The Debt Management Division began as the Financing Division by 1989, and restructured as the Investments and Finance Division by 1994. In 2001, it reorganized as the Finance Division, and in January 2006 assumed its current name. The Division oversees the State Debt, maintains its credit rating, handles bond sales, and manages the Master Lease Program, which enables State agencies to finance procurement of equipment over a period longer than the twelve-month budget cycle.


The Information Technology Division was known first as the Data Processing Division by 1994, and adopted its present name in 2002. The Division provides the State Treasurer's Office with local area networking, internet access, e-mail, application development, website updates, software evaluation, and data communications.

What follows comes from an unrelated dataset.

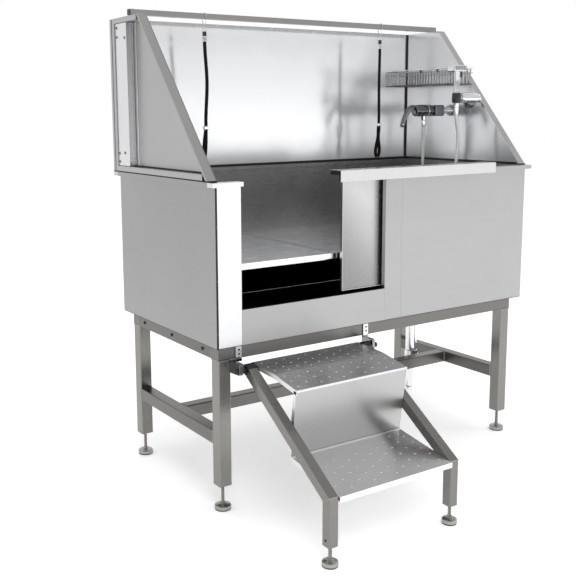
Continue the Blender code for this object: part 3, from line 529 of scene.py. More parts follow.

In accordance with the Maryland Tort Claim Act, all claims against the State must be filed with the Office of State Treasurer. The Insurance Division processes such claims, and also has authority over insurance coverage for State-owned property, and the payment of claims awarded by the Board of Public Works. Funding for the Divisions' work comes from the State Insurance Trust Fund.


The Investments Division organized by 1989, and reorganized by 1994 as the Investments and Finance Division. It reformed under its present name in 2001. The Division oversees a program primarily oriented to the investment of cash balances which exist between the time of State revenue collection and disbursement. The Division also is concerned with longer term investments, including the redemption of certain bonds, the purchase of 20-year development easements on agricultural land, and the payment of lottery prizes over 19-year periods. In addition, the Division manages the investment of General Obligation bond proceeds, and directs short- and long-term investments of trustee accounts under State agency revenue bond indentures. Interest on these investments accrues to the General Fund unless State law or regulation directs otherwise (Code State Finance & Procurement Article, secs. 6-222 through 6-226).